▶ Stated goal: Below are records; count the lines in them that hold "each" and give only the count.

▶ Recorded information:
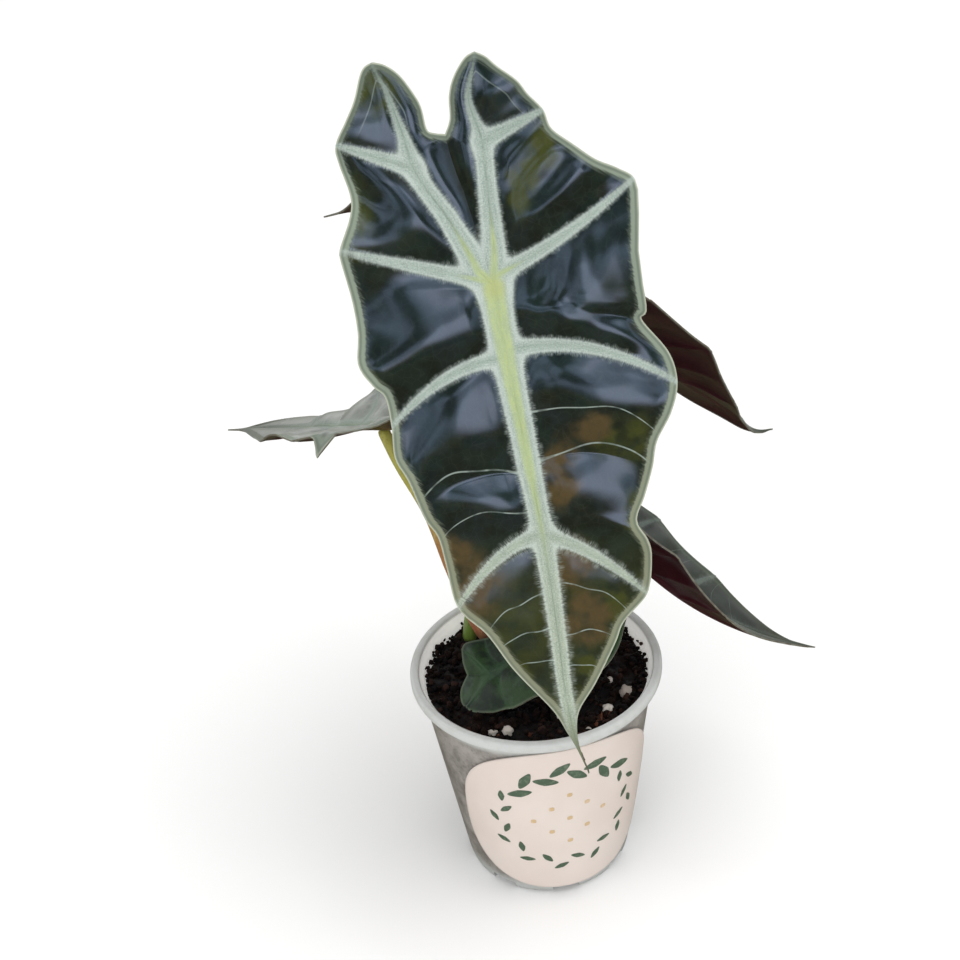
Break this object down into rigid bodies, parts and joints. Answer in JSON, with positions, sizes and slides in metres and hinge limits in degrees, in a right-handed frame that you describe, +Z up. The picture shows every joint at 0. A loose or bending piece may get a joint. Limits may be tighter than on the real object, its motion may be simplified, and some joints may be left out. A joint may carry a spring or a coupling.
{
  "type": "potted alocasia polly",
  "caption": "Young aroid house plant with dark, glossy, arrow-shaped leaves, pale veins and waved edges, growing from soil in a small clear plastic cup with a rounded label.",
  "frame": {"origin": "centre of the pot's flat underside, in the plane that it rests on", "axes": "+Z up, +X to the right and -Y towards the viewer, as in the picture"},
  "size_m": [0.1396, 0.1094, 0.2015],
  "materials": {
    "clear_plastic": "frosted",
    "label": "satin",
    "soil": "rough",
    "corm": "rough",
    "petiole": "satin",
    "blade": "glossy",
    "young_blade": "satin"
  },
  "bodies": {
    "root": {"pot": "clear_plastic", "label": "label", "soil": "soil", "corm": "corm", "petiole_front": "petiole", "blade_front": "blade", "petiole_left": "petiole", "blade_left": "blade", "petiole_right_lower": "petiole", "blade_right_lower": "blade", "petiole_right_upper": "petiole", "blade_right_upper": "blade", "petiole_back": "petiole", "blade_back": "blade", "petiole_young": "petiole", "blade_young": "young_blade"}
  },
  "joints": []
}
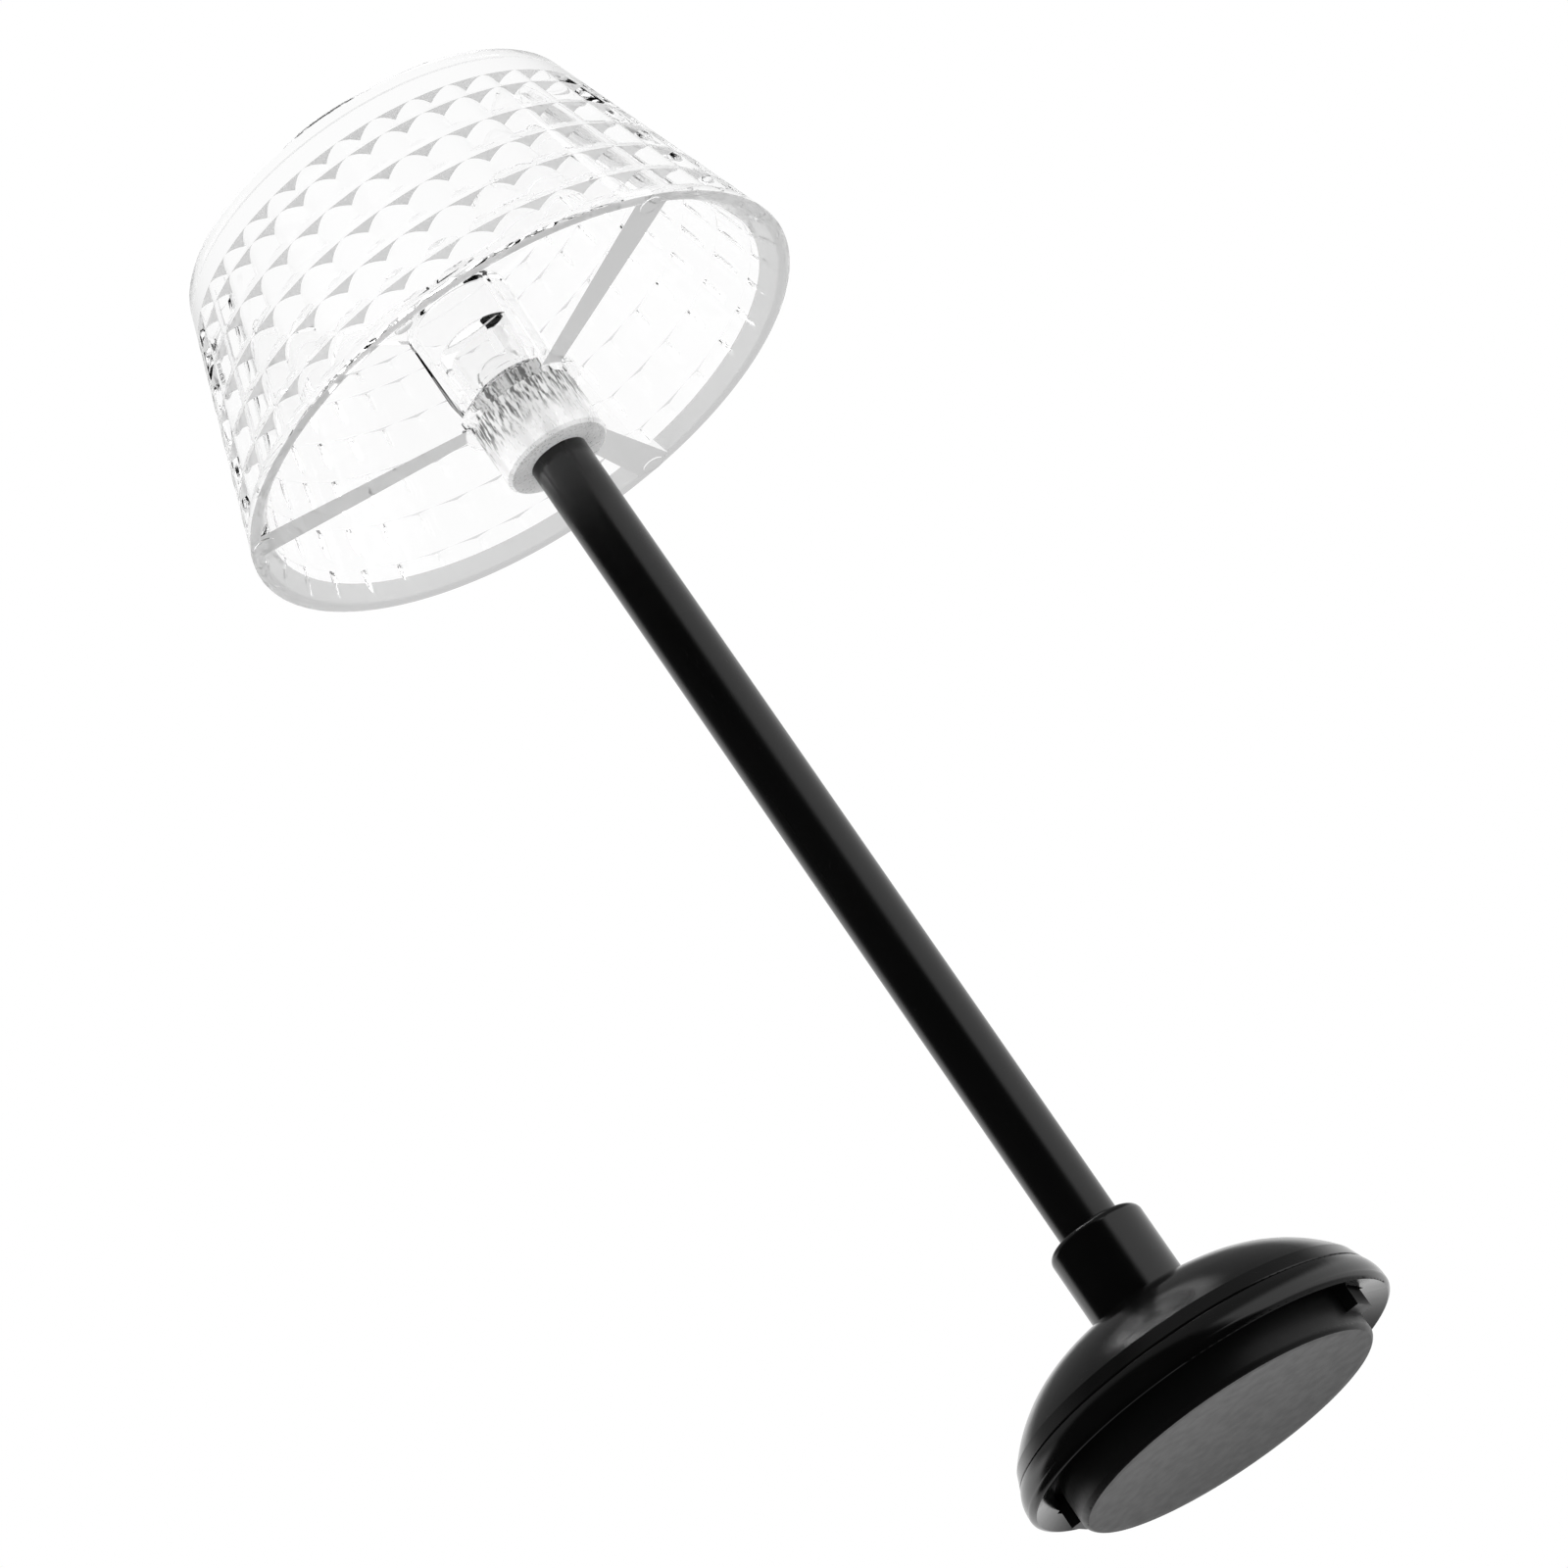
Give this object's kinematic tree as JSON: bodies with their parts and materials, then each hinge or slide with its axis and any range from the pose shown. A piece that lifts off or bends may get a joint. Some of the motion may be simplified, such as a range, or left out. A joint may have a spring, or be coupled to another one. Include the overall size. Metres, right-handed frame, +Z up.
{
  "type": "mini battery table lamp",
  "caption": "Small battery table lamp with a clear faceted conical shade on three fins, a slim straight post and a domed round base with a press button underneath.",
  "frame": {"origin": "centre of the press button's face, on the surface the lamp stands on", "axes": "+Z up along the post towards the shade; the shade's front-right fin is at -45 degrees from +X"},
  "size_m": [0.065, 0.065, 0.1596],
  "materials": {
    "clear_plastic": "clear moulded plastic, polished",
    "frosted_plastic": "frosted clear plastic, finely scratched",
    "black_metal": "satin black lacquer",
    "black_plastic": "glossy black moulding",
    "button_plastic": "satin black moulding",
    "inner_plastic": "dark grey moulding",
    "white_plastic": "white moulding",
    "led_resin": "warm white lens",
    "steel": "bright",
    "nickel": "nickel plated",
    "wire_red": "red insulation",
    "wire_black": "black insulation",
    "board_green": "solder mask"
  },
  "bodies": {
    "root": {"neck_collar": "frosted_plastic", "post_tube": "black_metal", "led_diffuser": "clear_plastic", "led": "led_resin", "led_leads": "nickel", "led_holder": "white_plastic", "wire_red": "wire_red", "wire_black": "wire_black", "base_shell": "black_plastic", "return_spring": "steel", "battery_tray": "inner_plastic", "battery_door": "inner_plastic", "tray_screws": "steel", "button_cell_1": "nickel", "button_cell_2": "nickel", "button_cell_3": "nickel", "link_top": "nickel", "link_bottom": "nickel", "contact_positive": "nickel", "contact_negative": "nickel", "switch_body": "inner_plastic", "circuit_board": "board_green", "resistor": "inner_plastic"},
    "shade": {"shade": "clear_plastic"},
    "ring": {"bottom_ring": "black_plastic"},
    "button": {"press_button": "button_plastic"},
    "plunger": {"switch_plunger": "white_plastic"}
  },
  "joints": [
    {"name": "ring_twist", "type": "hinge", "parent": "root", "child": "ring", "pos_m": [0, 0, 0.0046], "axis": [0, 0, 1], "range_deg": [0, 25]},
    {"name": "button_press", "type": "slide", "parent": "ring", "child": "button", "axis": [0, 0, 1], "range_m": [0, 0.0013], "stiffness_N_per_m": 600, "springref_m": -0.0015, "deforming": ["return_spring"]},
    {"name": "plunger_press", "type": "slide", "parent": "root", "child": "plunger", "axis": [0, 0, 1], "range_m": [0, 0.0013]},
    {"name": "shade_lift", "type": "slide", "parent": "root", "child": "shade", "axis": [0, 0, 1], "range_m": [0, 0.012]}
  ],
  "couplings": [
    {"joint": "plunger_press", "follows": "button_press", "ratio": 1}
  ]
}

---

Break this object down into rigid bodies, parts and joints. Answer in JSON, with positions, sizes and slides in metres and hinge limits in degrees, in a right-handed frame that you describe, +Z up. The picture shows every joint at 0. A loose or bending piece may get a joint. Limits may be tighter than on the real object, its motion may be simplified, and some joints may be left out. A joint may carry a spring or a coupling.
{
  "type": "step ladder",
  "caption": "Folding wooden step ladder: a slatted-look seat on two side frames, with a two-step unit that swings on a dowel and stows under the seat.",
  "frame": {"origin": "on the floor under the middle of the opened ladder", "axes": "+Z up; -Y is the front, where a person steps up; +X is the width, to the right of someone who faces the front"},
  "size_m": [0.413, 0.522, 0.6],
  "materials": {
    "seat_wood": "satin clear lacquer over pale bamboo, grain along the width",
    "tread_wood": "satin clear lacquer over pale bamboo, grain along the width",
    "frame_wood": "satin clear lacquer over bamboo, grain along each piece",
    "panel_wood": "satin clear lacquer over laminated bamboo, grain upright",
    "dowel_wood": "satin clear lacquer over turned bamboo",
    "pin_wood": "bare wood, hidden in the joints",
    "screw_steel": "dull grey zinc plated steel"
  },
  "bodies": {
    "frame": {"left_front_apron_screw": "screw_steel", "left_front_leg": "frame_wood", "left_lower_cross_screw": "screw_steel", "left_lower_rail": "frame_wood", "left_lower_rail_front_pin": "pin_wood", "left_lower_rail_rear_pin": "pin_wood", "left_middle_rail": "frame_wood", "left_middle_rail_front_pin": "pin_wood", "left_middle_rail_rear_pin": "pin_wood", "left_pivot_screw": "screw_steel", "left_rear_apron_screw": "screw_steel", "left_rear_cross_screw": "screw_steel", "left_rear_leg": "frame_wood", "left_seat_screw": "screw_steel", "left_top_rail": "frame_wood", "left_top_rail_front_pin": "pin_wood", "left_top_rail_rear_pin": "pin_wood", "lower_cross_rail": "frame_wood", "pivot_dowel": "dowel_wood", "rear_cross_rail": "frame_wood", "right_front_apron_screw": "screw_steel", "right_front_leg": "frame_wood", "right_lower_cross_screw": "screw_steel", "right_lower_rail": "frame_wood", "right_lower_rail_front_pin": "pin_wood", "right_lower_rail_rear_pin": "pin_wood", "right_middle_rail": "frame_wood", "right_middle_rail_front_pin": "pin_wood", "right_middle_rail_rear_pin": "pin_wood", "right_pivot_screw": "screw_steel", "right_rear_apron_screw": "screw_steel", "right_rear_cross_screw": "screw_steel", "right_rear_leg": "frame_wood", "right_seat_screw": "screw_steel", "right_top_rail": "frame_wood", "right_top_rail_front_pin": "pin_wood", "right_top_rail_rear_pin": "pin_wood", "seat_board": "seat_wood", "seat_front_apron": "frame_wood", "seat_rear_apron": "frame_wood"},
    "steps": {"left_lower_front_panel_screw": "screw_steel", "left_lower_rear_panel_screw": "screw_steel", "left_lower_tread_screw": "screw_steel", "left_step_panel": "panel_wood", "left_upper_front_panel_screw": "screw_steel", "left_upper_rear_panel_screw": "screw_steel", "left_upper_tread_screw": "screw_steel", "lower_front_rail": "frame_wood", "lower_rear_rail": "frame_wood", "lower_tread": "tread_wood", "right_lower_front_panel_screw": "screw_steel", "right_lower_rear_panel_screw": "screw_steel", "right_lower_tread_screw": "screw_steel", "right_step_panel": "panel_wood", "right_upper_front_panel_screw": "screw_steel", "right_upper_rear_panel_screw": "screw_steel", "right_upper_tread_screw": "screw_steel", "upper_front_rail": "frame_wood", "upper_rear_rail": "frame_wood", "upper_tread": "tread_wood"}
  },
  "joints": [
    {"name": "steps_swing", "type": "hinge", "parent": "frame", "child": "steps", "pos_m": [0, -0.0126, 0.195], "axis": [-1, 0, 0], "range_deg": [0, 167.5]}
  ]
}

▶ Complete answer: 2